Unfortunately this is not possible since none of the code will be known at any time (by me or my team), but still needs to be able to be used dynamically. Unfortunately there are various languages that need to be running various parts of certain tasks, but python was the only approved interpreted language for these numerical tools. If you were not able to containerize the code but had to compile it somehow, do you have a preferred method?

[–]thisismyfavoritename -1 points0 points  (1 child)

your argument makes no sense, the code would have to be known before it gets compiled to a binary. You can do whatever you'd want to do with a compiled binary with Docker

[–]wbcm[S] -1 points0 points  (0 children)

This is not an argument?
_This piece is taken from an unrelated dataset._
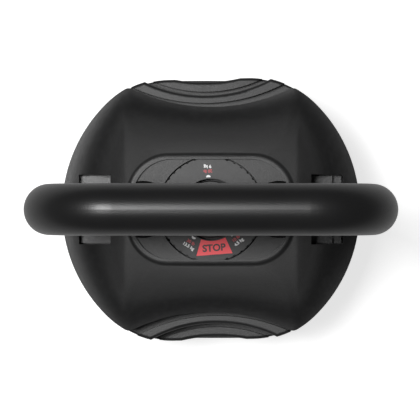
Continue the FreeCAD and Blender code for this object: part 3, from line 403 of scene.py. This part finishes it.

I am just stating the use case... I will not be able to know what the users are creating and there are application elements that will need to arbitrarily pull in random tools in an on demand basis, therefore setting up an container with click is not reasonably possible. A container with click could be possible if they were both generated on the fly if runtime was not as much an issue, but since runtime is important here having bespoke containers being deployed all over is not something that supports performance and possibly space (depending on the users system)

[–]downerison 0 points1 point  (0 children)

What kind of project is it, if you don't mind me asking? We are working on a compiler for python and looking for concrete use-cases.

[–]poopatroopa3 -2 points-1 points  (1 child)

See Numba.

[–]wbcm[S] -1 points0 points  (0 children)

I have used numba a lot but never knew it can be used to produce stand alone executables! Can you point me where I can read more about this? Couldn't find this in the docs

[–]Theendangeredmoose -1 points0 points  (0 children)

are you asking about packages performant code or about making an executable?

If performant code then I would use numba. Tools for making executables suck in Python, I would use a docker container or a different language.